IHT planning: Why couples should set up individual trusts
It is said that Gordon Brown ditched his plan to call a General Election in the autumn of 2007 after the then opposition leader, David Cameron, spoke of his party’s intention to raise the inheritance tax (IHT) threshold to £1m when the Conservatives assumed power.
IHT was a hugely unpopular tax at the time with petitions being foisted on Downing Street and repeated calls for an overhaul of the system being made.
Fast forward through the financial crisis to today, with a recovering economy, escalating house prices and the IHT threshold frozen for the last five years, disgruntlement at this tax is raising its head again. In fact the Institute of Fiscal Studies has recently projected that 1 in 10 estates will be paying inheritance tax by 2018/19.
As a result, people are being urged to consider their IHT mitigation plans. One popular method is a legal arrangement called a trust, which allows a person – known as the settlor – to transfer ownership of assets to somebody else – the trustee – for the benefit of the person the trust has been set up for – the beneficiary.
If you put cash or assets into a trust, they no longer belong to you so will not be considered as part of your estate for IHT purposes when you die, meaning a smaller tax bill for your children and grandchildren.
For couples, an important consideration is whether to set up a trust individually or together.
‘Single settlor trusts’ are the more favoured option because they suit most people’s circumstances.
For example, many people who are seriously concerned about reducing their potential IHT liability and require a trust-based solution are widows, widowers or bereaved civil partners.
Trusts are also popular among people who remarry and have children from a previous marriage and want to keep their estate separate from that of their current partner with the intention that it will ultimately be inherited by their own family rather than that of their partner.
Finally, certain popular IHT mitigation plans available from life offices and other financial services providers are often only available on a single settlor basis as this can increase their overall benefits.
And there are a number of benefits.
‘Gift with reservation’ rules
To be effective for IHT mitigation, any gift must be outright and unconditional. If you continue to enjoy any benefit from it, the gift will be regarded as a ‘gift with reservation’ and its full value would still be treated as part of your estate for IHT.

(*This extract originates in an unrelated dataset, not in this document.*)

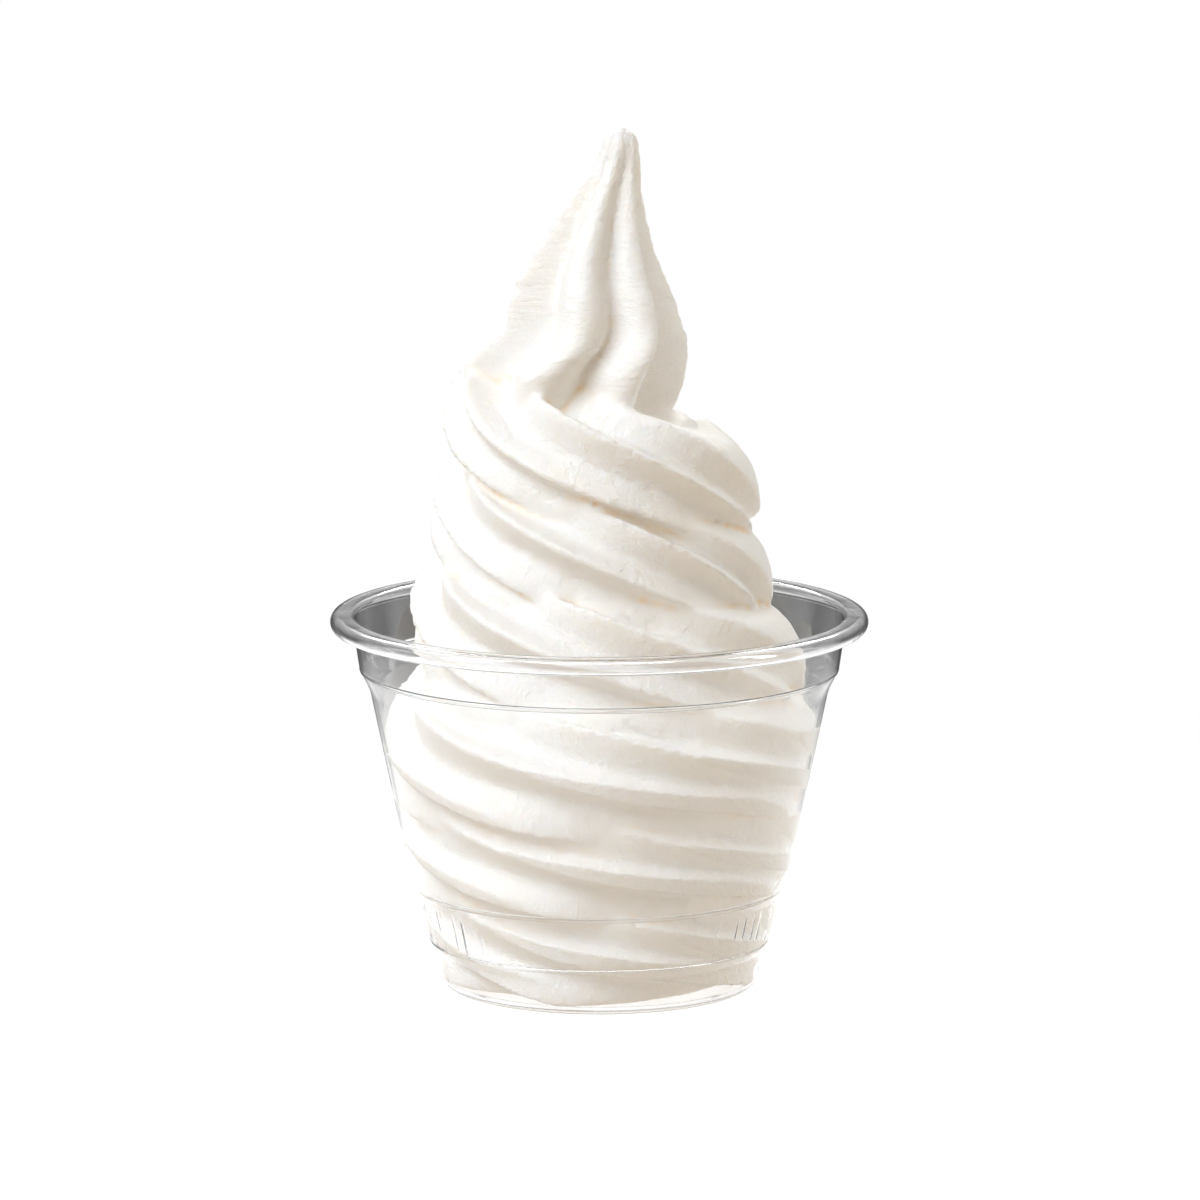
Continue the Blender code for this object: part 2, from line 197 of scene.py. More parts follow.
PEAK_STATIONS = 300
PEAK_STEP = 0.0005
PEAK_TIP_ROUND = 0.0030     # height in which the tip closes
PEAK_TIP_LEAST = 0.004      # where its last section lies, as a share of that height
PEAK = (                    # height, how far right the middle lies, and radius
    (0.0985, -0.0062, 0.0165),
    (0.1040, -0.0048, 0.0184),
    (0.1080, -0.0044, 0.0194),
    (0.1125, -0.0038, 0.0197),
    (0.1150, -0.0022, 0.0183),
    (0.1175, -0.0013, 0.0166),
    (0.1235, -0.0014, 0.0148),
    (0.1290, -0.0012, 0.0121),
    (0.1350, -0.0002, 0.0093),
    (0.1410, 0.0014, 0.0066),
    (0.1465, 0.0031, 0.0044),
    (SWIRL_HIGH.z, 0.0042, 0.0030),
)
TURN_UP_STATIONS = 90
TURN_IN_REACH = 0.007
TURN_UP_REACH = 0.007
TURN_UP_END = (-0.0030, 0.0, 0.1120)
TURN_UP_RADIUS = 0.0100
TURN_UP_RIDGES = (304.0, 254.0, 193.0, 132.0, 72.0, 12.0)

SEAM_STATIONS = 900
SEAM_DEPTH = 0.0080         # how far inside the coil's outside the filled seams lie
SEAM_RADIUS = 0.0030
SEAM_SIDES = 20

CORE_SIDES = 48
CORE_RINGS = 90
CORE = (                    # height, and radius of the filling inside the turns
    (0.0020, 0.0240),
    (0.0200, 0.0300),
    (0.0460, 0.0340),
    (0.0570, 0.0305),
    (0.0660, 0.0275),
    (0.0750, 0.0255),
    (0.0850, 0.0238),
    (0.0900, 0.0225),
    (0.0950, 0.0200),
    (0.0980, 0.0180),
    (0.1005, 0.0172),
    (0.1020, 0.0152),
    (0.1028, 0.0120),
)

# ---- skin of the yogurt -------------------------------------------------------------------------
HOLLOW_REACH = 0.0016       # crevices narrower than about this count as hollow
HOLLOW_UNIT = 0.001         # depth at which the hollow value is 1
CREST_UNIT = 0.0004         # height at which a crest is fully wrinkled
JUNCTION_JUMP = 0.004       # neighbours further apart than this along the rope lie on two turns
JUNCTION_ROUNDS = 4
JUNCTION_GAIN = 1.6
WRINKLE_SPACING = 0.0016
WRINKLES_AROUND = 4.0       # how finely the wrinkles break up around the rope
WRINKLES_OFF_CRESTS = 0.35  # share of their height that they keep in the valleys
WRINKLE_OCTAVES = (0.9, 2.0, 3)     # smoothness, spacing ratio and count
FINE_SPACING = 0.0013       # the same two sizes for the wrinkles in the material
FINE_AROUND = 5.0
LUMP_SPACING = 0.0070

# ---- stage --------------------------------------------------------------------------------------
FLOOR_SIDES = 96
FLOOR_FADE = (0.10, 0.25)   # radii between which the floor fades out
LIGHT_AIM = Vector((0.0, 0.0, 0.08))
LIGHT_DISTANCE = 1.0
SOFTBOXES = (               # name, bearing, elevation, width and height, share of the key's power, colour
    ("key_left", -48.0, 40.0, (0.75, 0.55), 1.00, (0.76, 0.865, 1.0)),
    ("back_right", 120.0, 10.0, (0.55, 0.55), 0.48, (0.76, 0.89, 1.0)),
    ("back_left", 208.0, 10.0, (0.55, 0.55), 0.42, (0.95, 1.0, 0.96)),
    ("shine_left", -60.0, 35.0, (0.30, 0.80), 1.20, None),
    ("shine_top", 0.0, 70.0, (0.80, 0.30), 1.30, None),
    ("shine_right", 75.0, 25.0, (0.18, 0.80), 0.80, None),
    ("shine_back", 180.0, 35.0, (0.90, 0.20), 1.20, None),
)
STUDIO_GREYS = (            # height from 0 below to 1 above, and the grey that the clear cup bends in
    (0.00, 0.85),
    (0.34, 0.75),
    (0.39, 0.13),
    (0.52, 0.13),
    (0.68, 0.95),
)
STUDIO_STRIPS = (0.80, 0.90)    # how far sideways the bright strips begin and are full
STRIP_GREY = 0.90
CAMERA_AIM = Vector((0.0, 0.0, 0.0689))
CAMERA_LENS = 265.9
CAMERA_SENSOR = 36.0
CAMERA_SHIFT = 0.000583
CAMERA_CLIP = 0.05


class CupSettings(bpy.types.PropertyGroup):
    """Sizes and finish of the clear cup."""

    sheet: FloatProperty(
        name="Sheet", description="Thickness of the clear sheet", default=0.0005, min=0.0002, max=0.001,
        unit="LENGTH", precision=5)
    sides: IntProperty(
        name="Sides", description="Facets around the cup", default=400, min=48, max=720)
    ribs: IntProperty(
        name="Ribs", description="Fine upright ribs in the band above the foot", default=72, min=0)
    rib_height: FloatProperty(
        name="Rib height", description="How far a rib stands proud", default=0.00022, min=0.0, max=0.0005,
        unit="LENGTH", precision=5)
    color: FloatVectorProperty(
        name="Color", description="Tint of the clear plastic", subtype="COLOR",
        default=(0.985, 0.985, 0.985), min=0.0, max=1.0)
    roughness: FloatProperty(
        name="Roughness", description="Roughness of the clear plastic", subtype="FACTOR", default=0.03,
        min=0.0, max=1.0)


class YogurtSettings(bpy.types.PropertyGroup):
    """Shape and finish of the swirl."""

    half_width: FloatProperty(
        name="Rope half width", description="Half width of the rope where it lies", default=0.0115,
        unit="LENGTH", precision=4)
    half_height: FloatProperty(
        name="Rope half height", description="Half height of the rope where it lies", default=0.0108,
        unit="LENGTH", precision=4)
    squareness: FloatProperty(
        name="Squareness", description="2 is an ellipse, and more is squarer", default=2.5,
        min=2.0, max=6.0)
    ridges: FloatProperty(
        name="Ridge depth", description="Depth of the valleys between the ridges", subtype="FACTOR",
        default=1.0, min=0.0, max=2.0)
    rise: FloatProperty(
        name="Rise", description="How much higher the top turn bulges beside the peak", default=0.31,
        min=0.0, max=0.6)
    voxel: FloatProperty(
        name="Grid", description="Grid on which the turns are merged", default=0.00072,
        min=0.0003, max=0.002, unit="LENGTH", precision=5)
    wrinkles: FloatProperty(
        name="Wrinkles", description="Height of the fine wrinkles across the rope", default=0.00028,
        unit="LENGTH", precision=5)
    lumps: FloatProperty(
        name="Lumps", description="Height of the soft lumps of the skin", default=0.00020, unit="LENGTH",
        precision=5)
    color: FloatVectorProperty(
        name="Color", description="Color of the yogurt", subtype="COLOR", default=(0.95, 0.925, 0.893),
        min=0.0, max=1.0)
    # Painted shade: a darker, warmer colour that the material lays deep in the crevices and where two turns
    # meet
    painted_crevice_shade: FloatVectorProperty(
        name="Crevice color", description="Color of the yogurt deep between the ridges", subtype="COLOR",
        default=(0.97, 0.79, 0.58), min=0.0, max=1.0)
    roughness: FloatProperty(
        name="Roughness", description="Roughness of the yogurt", subtype="FACTOR", default=0.48,
        min=0.0, max=1.0)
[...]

An example of a ‘gift with reservation’ is that you give away your house to your children but carry on living there. (The only way this would not be considered a ‘gift with reservation’ would be for you to pay a market rent to your offspring while you continue living there.)
If a trust is established by a single settlor and this person owns the assets being gifted, the settlor’s spouse or civil partner can be included as a potential beneficiary without bringing the ‘gift with reservation’ rules into play.
If the trust had been set up jointly the spouse couldn’t be deemed to be a beneficiary without bringing the ‘gift with reservation’ rules into play, therefore the asset would be treated as part of the estate for IHT purposes.
Another benefit of a single settlor trust is that if the trustees made a loan to the survivor, rather than a capital payment, and this is repaid on his or her eventual death, this is likely to be an allowable deduction against the deceased’s estate and reduce their IHT liability.
Unless there are very good reasons to do so, payments to the spouse while the settlor is alive should not be made because it would be very difficult to prove that the settlor did not derive any benefit, directly or indirectly, from them and so remove the IHT benefits of the trust.
If each spouse/civil partner set up their own trust, with each as a potential beneficiary of the other’s trust, this could be regarded as an ‘associated operation’. This means both plans are treated as one, meaning that the ‘gift with reservation’ rules would apply.
To avoid this scenario, the trust wording will often only permit the surviving spouse/civil partner to potentially benefit after the settlor’s death or, alternatively, allow the trustees to add the survivor as a beneficiary at that time.